By July 2013, after the announcement that KPTM would be acquired by Sinclair, the station announced it would discontinue its agreement with INN and return production of the 9 p.m. newscast in-house, with station management citing viewers' dislike of the outsourced production model. At the outset, the "On the Street" setup would be retained, but the newscasts would be produced with the assistance of KPTM's Fresno sister station, KMPH-TV. As late as 2022, the Fresno-produced news program was described by its general manager as "a nice looking, locally flavored, profitable newscast".

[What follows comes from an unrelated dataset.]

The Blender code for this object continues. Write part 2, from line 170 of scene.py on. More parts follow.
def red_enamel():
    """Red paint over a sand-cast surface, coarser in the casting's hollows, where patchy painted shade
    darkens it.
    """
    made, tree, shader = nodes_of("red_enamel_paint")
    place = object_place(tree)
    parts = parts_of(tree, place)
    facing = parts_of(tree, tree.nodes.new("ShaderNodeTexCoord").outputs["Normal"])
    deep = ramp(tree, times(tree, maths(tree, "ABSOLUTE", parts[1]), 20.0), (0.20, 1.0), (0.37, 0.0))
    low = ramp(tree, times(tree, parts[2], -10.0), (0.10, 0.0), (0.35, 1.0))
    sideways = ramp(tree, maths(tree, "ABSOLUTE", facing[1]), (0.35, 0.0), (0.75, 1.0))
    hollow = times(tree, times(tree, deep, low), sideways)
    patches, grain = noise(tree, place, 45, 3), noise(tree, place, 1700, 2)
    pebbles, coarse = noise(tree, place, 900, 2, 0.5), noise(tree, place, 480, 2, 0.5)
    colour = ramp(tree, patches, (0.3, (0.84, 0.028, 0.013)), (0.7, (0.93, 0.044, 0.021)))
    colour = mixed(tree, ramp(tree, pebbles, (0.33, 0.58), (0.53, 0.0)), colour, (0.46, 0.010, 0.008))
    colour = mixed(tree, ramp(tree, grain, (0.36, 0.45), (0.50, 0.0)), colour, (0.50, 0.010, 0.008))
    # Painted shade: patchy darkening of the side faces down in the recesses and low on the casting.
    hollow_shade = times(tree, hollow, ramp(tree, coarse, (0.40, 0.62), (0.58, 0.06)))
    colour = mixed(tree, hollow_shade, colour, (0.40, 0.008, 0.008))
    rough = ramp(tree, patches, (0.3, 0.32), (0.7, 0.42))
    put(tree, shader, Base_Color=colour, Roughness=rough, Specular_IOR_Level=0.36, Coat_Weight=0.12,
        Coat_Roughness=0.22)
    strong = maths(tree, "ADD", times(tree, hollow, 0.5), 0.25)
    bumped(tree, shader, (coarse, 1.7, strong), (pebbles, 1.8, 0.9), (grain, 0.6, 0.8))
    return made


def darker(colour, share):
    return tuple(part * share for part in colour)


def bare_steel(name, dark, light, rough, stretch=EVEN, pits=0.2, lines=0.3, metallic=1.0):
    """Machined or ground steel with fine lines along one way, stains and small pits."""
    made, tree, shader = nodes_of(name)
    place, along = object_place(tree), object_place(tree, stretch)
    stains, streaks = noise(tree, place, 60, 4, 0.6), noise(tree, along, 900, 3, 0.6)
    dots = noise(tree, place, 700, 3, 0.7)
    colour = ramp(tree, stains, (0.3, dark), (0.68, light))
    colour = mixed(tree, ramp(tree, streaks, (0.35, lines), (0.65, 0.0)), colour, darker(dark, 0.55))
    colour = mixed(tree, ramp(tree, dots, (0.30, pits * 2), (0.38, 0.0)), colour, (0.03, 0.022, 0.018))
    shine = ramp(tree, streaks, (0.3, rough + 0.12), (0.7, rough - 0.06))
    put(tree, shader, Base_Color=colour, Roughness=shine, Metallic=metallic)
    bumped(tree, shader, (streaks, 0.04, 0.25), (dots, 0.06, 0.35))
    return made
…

Sinclair shut down the Fresno-produced KPTM newscast on May 12, 2023, making Omaha one of five markets where all newscasts on the Sinclair-owned station were discontinued in favor of The National Desk.

==Technical information and subchannels==
KPTM's transmitter is located on Pflug Road, south of Gretna and I-80. The station's signal is multiplexed:

Subchannels of KPTM
| Subchannel | Res.Tooltip Display resolution | Short name | Programming |
|---|---|---|---|
| 42.1 | 720p | FOX42 | Fox |
| 42.2 | 480i | MyTV | MyNetworkTV & Dabl |
| 42.3 | 720p | CW | The CW |
| 42.4 | 480i | Comet | Comet |
| 15.1 | 480i | ROAR | Roar (KXVO) |

The main subchannel of KXVO, with programming from The CW, became the 42.3 subchannel of KPTM on September 14, 2021. KXVO then began broadcasting programming from the Sinclair-owned diginet TBD, converting to ATSC 3.0 broadcasting in April 2022.